::: Provided material :::
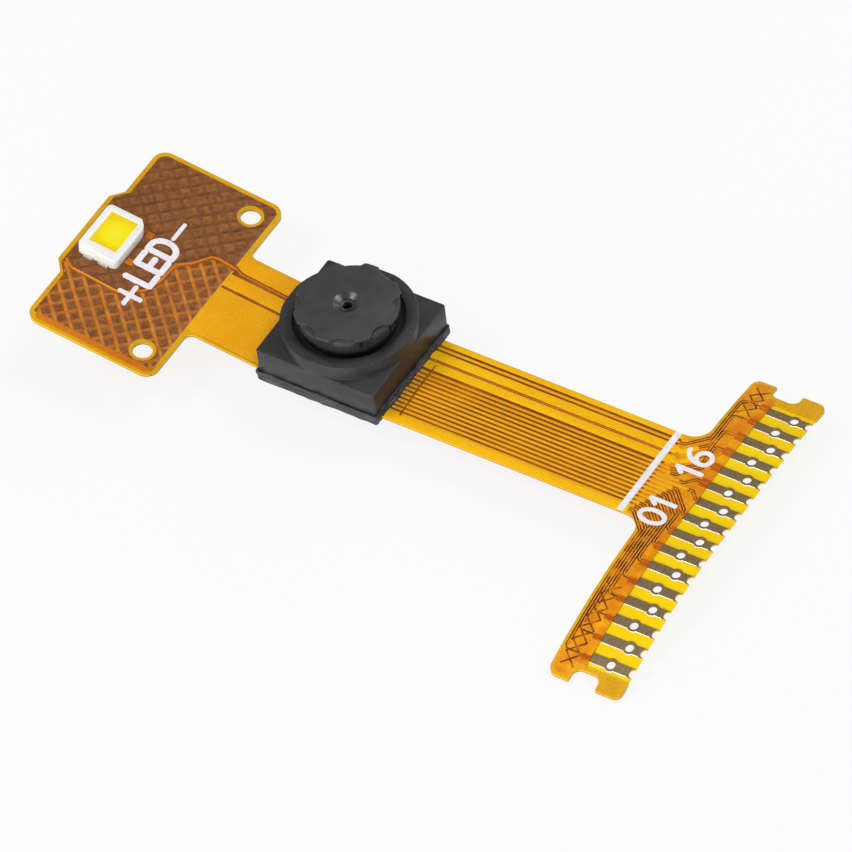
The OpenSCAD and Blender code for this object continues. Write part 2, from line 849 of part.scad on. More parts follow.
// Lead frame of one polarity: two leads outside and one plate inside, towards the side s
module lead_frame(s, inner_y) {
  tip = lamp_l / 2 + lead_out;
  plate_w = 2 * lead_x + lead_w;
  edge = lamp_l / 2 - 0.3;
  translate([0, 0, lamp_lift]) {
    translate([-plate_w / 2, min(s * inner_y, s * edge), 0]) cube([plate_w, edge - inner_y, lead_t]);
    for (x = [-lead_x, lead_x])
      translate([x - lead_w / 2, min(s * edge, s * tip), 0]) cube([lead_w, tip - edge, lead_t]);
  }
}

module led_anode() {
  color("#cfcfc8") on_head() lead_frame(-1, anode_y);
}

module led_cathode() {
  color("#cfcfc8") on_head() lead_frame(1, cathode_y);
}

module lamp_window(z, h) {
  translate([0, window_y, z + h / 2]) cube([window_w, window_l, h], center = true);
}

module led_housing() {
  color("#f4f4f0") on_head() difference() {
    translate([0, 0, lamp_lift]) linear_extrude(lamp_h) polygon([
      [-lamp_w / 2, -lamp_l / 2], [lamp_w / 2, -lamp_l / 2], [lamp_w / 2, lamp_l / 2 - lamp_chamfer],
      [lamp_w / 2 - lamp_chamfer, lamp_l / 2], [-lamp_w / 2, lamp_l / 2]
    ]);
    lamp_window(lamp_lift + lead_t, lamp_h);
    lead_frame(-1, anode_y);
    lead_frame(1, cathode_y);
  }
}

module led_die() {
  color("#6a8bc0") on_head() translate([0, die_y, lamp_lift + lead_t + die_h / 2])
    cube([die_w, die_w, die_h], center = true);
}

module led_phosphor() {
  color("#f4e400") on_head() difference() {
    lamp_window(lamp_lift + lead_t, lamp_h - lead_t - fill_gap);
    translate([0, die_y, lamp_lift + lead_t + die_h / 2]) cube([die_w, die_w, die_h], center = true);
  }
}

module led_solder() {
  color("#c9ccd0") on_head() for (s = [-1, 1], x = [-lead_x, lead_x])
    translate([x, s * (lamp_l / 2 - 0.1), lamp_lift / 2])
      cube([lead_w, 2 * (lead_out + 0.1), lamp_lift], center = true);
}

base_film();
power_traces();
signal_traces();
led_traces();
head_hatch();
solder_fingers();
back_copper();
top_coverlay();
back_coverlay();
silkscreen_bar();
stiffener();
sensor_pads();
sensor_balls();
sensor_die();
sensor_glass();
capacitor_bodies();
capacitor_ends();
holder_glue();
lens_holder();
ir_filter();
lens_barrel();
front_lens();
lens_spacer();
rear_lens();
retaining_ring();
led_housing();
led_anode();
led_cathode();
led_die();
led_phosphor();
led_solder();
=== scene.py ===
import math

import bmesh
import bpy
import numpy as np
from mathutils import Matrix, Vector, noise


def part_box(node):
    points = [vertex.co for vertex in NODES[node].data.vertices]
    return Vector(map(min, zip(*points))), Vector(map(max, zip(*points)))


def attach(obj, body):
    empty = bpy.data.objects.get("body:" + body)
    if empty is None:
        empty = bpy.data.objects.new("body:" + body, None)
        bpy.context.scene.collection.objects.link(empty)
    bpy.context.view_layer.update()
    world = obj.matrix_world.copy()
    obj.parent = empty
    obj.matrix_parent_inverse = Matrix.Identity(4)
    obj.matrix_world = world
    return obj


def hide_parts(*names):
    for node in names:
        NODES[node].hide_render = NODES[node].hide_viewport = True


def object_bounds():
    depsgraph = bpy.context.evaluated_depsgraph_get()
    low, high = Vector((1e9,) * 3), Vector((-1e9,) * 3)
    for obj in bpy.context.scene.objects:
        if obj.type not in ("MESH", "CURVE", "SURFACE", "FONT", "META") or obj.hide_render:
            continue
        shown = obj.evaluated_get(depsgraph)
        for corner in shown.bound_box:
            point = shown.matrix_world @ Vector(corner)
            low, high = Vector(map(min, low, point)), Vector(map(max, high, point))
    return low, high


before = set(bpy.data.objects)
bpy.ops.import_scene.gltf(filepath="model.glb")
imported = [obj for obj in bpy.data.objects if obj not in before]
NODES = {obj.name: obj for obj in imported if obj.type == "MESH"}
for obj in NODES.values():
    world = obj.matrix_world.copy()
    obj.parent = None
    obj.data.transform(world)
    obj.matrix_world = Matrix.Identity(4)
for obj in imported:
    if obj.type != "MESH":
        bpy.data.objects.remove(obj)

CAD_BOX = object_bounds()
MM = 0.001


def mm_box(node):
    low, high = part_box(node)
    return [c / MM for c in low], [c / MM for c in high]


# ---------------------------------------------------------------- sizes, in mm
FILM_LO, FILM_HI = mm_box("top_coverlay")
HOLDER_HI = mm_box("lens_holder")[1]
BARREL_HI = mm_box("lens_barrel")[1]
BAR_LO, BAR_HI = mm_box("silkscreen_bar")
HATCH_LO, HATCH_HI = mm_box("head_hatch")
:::
**What to do**
Which lines above contain the word "before"? Copy each of them.

**Answer for the task**
before = set(bpy.data.objects)
imported = [obj for obj in bpy.data.objects if obj not in before]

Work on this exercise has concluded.